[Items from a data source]
____________________

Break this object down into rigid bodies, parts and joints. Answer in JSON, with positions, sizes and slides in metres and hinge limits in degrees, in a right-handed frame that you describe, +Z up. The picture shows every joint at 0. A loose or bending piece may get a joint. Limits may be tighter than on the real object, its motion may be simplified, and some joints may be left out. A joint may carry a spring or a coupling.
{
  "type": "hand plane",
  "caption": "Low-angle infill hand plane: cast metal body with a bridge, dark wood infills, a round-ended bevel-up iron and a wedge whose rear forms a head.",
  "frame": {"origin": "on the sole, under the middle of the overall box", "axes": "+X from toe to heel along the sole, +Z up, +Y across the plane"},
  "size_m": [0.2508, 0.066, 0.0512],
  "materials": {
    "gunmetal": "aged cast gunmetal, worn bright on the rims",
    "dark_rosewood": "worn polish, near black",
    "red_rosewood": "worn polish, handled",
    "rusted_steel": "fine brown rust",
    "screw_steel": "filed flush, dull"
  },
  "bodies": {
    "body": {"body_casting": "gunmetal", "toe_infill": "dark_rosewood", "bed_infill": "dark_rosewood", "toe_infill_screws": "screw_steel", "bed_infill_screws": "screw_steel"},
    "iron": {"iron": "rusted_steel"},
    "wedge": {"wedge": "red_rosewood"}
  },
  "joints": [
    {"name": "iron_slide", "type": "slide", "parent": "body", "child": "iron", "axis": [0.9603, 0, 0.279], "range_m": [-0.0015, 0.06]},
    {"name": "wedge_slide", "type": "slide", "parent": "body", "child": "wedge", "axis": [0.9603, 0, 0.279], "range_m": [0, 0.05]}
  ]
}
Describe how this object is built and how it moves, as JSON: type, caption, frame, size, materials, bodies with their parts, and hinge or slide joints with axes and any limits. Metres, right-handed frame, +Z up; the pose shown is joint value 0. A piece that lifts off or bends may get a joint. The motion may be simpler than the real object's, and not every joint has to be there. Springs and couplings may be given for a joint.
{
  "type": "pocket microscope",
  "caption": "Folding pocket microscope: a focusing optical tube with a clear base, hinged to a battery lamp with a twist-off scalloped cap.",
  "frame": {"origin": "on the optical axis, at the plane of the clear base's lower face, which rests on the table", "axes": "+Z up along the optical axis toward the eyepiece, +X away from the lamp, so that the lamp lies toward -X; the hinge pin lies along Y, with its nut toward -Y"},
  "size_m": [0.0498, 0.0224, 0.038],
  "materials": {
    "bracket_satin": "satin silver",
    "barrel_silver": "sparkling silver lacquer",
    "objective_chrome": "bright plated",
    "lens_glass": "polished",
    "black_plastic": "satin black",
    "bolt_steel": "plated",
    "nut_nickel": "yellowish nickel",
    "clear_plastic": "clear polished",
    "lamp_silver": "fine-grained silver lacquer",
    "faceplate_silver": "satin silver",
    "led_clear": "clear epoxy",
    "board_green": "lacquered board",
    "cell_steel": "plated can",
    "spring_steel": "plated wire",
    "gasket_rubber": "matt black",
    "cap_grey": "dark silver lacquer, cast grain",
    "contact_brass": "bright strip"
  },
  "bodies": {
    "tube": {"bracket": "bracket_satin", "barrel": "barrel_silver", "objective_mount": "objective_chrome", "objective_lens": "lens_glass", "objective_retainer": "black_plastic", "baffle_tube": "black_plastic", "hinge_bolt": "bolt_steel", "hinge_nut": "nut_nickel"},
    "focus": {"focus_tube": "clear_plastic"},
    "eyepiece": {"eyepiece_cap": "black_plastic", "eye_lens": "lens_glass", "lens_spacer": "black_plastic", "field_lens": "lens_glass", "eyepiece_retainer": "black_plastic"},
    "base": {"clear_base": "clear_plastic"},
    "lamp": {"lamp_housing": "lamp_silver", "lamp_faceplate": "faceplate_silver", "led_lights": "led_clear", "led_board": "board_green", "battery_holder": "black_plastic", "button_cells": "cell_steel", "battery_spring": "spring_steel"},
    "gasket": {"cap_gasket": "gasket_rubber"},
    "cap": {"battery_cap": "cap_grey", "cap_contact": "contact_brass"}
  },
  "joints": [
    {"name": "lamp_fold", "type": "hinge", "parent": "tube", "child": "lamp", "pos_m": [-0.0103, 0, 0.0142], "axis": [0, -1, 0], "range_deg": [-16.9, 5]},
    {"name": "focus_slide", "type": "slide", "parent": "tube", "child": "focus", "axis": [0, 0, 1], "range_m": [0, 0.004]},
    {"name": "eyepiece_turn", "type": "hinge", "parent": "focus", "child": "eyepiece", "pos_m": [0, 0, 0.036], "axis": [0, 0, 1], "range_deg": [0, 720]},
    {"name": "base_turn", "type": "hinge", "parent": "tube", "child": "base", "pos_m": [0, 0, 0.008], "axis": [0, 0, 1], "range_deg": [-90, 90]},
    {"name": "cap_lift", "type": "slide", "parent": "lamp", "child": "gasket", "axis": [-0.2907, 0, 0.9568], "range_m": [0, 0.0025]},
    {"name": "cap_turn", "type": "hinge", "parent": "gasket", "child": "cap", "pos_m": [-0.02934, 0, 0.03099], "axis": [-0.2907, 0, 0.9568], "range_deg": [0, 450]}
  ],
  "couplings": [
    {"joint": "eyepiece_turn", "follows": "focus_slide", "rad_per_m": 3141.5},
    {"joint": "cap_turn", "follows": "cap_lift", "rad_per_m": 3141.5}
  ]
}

____________________

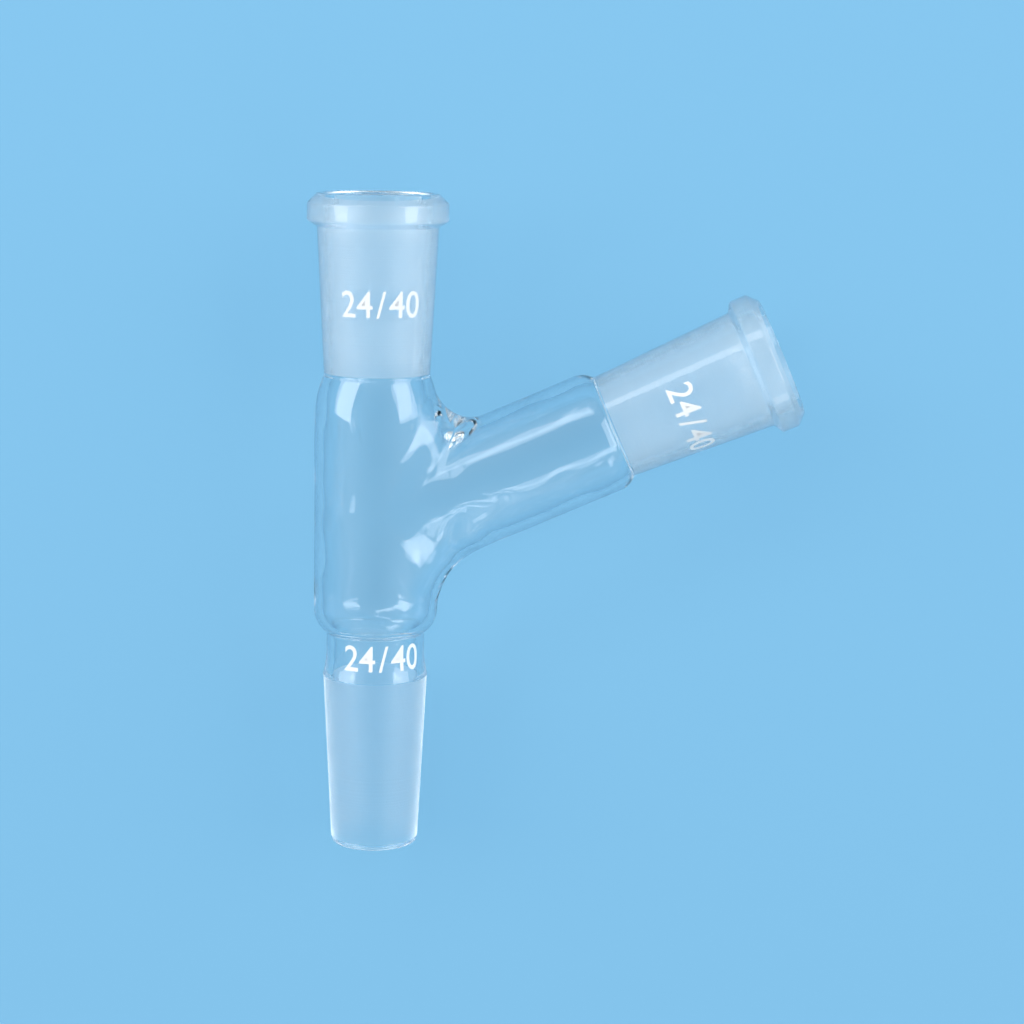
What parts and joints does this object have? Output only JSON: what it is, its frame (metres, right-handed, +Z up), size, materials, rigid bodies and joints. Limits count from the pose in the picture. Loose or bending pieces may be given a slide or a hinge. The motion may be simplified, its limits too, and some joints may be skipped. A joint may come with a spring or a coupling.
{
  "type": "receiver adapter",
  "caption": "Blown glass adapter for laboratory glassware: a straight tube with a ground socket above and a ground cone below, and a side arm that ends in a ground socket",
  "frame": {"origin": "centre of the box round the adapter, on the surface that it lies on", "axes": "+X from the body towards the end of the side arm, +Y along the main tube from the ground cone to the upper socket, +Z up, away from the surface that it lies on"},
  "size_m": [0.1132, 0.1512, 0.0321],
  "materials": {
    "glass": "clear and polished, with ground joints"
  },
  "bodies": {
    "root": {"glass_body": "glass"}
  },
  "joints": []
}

____________________

__CHALLENGE__
In the entries above, find every line holding the word "this" and copy it out.

__WRITTEN SOLUTION__
Break this object down into rigid bodies, parts and joints. Answer in JSON, with positions, sizes and slides in metres and hinge limits in degrees, in a right-handed frame that you describe, +Z up. The picture shows every joint at 0. A loose or bending piece may get a joint. Limits may be tighter than on the real object, its motion may be simplified, and some joints may be left out. A joint may carry a spring or a coupling.
Describe how this object is built and how it moves, as JSON: type, caption, frame, size, materials, bodies with their parts, and hinge or slide joints with axes and any limits. Metres, right-handed frame, +Z up; the pose shown is joint value 0. A piece that lifts off or bends may get a joint. The motion may be simpler than the real object's, and not every joint has to be there. Springs and couplings may be given for a joint.
What parts and joints does this object have? Output only JSON: what it is, its frame (metres, right-handed, +Z up), size, materials, rigid bodies and joints. Limits count from the pose in the picture. Loose or bending pieces may be given a slide or a hinge. The motion may be simplified, its limits too, and some joints may be skipped. A joint may come with a spring or a coupling.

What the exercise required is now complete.